Ho fatto una serie di telefonate e mi è stato confermato che era in un centro di “rieducazione”, dove insegnano anche lingua cinese. Lei ha studiato all’Università di Pechino, quindi sa bene il cinese. A gennaio 2018 anche a mio padre è stato incarcerato».

Quali sono le accuse per la loro detenzione? 

«Non c’è alcun capo di accusa».

Quindi non hanno ricevuto un processo?

«No».

Quando sono stati rilasciati?

«Sono stati rilasciati il 24 dicembre 2018. Sono riuscito a mettermi in contatto con loro, ma abbiamo avuto una sola telefonata: loro erano in un ufficio della polizia locale, sotto controllo. Mi hanno confermato che non sono accusati di nulla e mi hanno detto che erano in un campo di educazione.

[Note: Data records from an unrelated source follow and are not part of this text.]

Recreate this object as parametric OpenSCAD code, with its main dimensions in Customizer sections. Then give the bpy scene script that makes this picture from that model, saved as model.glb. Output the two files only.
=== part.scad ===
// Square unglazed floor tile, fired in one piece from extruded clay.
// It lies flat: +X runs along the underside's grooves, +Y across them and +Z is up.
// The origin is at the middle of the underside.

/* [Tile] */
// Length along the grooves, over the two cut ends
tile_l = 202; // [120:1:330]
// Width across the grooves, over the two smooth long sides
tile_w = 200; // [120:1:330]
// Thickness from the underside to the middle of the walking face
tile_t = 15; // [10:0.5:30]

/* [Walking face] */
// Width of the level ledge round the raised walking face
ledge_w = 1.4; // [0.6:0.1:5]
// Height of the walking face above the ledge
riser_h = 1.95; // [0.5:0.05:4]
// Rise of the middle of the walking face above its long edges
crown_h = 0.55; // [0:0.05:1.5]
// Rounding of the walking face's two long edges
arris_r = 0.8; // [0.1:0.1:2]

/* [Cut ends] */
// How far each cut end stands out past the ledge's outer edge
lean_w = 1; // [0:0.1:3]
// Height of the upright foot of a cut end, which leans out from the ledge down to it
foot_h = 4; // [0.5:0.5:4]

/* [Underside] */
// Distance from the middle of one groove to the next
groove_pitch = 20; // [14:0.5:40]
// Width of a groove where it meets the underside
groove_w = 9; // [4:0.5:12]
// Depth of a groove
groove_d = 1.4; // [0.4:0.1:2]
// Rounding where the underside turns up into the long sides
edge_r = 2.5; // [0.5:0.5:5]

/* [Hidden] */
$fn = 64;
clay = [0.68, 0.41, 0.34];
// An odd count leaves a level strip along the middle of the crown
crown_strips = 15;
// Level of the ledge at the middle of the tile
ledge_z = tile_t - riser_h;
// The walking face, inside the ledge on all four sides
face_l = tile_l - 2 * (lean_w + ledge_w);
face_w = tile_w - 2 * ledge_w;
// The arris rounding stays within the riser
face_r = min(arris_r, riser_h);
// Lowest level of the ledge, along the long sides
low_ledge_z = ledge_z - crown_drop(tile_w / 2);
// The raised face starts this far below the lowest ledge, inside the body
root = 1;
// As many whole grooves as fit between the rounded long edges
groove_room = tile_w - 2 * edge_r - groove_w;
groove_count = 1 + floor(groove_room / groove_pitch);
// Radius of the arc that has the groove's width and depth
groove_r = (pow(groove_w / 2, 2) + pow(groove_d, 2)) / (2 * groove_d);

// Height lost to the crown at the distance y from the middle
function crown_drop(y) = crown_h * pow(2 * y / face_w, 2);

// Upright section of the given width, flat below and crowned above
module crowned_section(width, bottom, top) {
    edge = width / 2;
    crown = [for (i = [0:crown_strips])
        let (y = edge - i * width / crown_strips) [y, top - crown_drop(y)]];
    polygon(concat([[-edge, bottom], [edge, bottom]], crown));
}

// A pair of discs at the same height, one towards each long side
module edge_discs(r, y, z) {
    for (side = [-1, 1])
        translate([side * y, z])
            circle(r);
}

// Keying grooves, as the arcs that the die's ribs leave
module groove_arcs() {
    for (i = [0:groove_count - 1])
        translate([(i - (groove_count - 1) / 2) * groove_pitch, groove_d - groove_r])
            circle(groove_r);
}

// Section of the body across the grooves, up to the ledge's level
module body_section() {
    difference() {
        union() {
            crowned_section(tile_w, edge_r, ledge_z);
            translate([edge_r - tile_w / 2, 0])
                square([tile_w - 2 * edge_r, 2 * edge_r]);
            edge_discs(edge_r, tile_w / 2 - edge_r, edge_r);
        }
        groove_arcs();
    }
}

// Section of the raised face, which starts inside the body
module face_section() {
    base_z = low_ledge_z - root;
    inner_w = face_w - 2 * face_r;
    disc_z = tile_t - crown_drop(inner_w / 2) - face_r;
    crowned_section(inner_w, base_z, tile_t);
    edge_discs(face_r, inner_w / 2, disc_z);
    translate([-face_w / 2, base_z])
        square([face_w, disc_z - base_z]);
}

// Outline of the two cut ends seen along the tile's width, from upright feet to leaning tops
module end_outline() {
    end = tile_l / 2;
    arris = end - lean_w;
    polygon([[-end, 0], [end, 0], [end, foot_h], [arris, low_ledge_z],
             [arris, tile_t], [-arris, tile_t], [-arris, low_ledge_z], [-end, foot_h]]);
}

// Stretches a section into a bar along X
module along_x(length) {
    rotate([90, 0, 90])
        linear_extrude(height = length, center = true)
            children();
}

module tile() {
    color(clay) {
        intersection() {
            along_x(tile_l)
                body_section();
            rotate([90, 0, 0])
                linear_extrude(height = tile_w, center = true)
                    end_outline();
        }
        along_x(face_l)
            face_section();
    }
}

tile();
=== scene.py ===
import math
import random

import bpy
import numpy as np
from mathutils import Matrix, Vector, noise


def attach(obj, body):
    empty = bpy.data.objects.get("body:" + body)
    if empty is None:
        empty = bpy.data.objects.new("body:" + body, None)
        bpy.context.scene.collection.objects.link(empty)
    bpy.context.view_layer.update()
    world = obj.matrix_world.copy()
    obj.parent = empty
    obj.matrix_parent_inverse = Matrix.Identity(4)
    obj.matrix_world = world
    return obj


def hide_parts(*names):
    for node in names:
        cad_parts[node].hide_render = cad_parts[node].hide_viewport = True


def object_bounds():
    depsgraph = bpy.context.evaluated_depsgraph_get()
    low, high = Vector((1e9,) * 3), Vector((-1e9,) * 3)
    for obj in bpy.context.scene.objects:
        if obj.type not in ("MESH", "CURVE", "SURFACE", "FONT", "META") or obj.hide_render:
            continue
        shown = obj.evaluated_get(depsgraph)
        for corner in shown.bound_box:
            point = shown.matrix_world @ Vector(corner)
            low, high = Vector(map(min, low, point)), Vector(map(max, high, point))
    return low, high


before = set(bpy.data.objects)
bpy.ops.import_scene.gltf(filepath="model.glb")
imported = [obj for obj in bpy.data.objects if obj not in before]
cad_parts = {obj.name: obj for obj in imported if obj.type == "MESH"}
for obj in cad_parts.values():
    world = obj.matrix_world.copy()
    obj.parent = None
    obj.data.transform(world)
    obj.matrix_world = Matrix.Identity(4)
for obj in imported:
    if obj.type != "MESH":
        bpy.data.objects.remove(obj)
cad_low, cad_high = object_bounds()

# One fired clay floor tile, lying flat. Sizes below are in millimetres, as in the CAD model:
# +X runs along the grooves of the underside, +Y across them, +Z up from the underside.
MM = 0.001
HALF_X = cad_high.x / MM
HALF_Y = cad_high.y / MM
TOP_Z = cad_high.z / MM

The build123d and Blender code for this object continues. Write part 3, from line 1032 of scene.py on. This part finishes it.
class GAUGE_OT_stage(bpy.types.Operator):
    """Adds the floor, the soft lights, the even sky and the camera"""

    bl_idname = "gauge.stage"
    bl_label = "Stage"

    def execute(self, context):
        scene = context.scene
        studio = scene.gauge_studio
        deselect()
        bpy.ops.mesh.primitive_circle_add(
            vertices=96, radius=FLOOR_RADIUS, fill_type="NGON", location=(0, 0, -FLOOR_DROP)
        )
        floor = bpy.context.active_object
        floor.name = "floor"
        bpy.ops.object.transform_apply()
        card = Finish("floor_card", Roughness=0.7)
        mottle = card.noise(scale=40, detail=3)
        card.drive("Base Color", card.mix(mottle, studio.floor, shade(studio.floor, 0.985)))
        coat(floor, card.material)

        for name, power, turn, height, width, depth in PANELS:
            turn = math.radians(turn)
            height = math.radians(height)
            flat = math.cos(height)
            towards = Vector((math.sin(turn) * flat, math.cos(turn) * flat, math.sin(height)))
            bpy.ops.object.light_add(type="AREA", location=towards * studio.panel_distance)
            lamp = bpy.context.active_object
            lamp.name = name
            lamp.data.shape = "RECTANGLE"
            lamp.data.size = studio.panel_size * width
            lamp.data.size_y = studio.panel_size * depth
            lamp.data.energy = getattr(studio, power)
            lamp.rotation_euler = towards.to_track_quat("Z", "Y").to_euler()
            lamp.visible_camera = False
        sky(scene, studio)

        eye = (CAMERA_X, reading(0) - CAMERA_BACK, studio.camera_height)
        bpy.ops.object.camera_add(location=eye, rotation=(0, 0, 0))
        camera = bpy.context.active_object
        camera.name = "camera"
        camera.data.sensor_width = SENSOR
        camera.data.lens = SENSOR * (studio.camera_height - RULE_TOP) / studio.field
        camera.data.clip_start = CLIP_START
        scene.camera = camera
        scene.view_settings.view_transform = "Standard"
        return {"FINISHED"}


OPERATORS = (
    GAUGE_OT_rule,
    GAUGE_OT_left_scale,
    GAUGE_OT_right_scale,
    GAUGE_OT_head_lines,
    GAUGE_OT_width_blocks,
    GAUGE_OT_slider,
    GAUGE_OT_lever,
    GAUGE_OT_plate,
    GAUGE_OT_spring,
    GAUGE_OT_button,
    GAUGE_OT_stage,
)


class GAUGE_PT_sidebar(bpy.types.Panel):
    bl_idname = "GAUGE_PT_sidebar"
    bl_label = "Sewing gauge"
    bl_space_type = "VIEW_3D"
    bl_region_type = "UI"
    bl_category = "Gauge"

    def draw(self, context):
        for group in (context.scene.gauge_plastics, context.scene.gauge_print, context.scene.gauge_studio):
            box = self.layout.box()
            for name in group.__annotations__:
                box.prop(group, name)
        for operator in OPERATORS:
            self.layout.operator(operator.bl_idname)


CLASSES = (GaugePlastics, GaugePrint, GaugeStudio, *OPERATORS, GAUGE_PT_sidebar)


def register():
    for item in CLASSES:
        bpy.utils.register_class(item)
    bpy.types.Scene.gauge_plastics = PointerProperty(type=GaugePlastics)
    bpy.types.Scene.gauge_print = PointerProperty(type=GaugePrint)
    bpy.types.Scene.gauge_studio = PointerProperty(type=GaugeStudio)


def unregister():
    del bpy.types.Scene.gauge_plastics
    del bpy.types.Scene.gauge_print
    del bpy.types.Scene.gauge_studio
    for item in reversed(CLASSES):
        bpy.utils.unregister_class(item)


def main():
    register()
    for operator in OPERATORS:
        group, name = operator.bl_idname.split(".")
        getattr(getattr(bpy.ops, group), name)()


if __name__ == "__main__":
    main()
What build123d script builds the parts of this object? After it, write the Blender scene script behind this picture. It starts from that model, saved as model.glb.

Ma allora perché in 18 mesi di detenzione mia madre non ha potuto contattarmi?»

Pensa che i suoi genitori abbiano sofferto di depressione quando erano nei centri?

«Temo di sì e credo sia questo il motivo per cui erano sotto sorveglianza durante la telefonata. Credo anche che non mi abbiano detto molto per timore di ritornare nel centro. Tuttavia, durante la nostra conversazione mia madre ha provato a comportarsi in maniera normale, ma non ha pianto e si è comportata come un robot».

Ha avuto modo di chiedere loro cosa abbiano fatto nei centri?

«Non ho potuto farlo. E non volevo che potessero dire qualcosa di pericoloso per loro. Ma credo che abbiano subito maltrattamenti: non mi sono sembrati i genitori che conosco».

Ora i suoi genitori sono agli arresti domiciliari…

«Credo di sì, ma non possono utilizzare internet o social network. Ogni volta che vogliono parlare con me al telefono, devono andare a un ufficio della polizia. L’orario e il giorno della telefonata devono essere programmati. Abbiamo a disposizione una decina di minuti per parlare e c’è sempre un supervisore nell’ufficio durante la telefonata.
Ho saputo da un amico però che un poliziotto va più volte al giorno a controllare casa dei miei genitori. Per questo penso che stiano agli arresti domiciliari».

Ha paura di tornare in Cina?

«A causa del mio attivismo a livello internazionale, credo di essere finito nella blacklist del governo cinese».

Pensa possa migliorare la condizione nello Xinjiang con la pressione della comunità internazionale?

«Non penso possa migliorare e non penso cambierà qualcosa».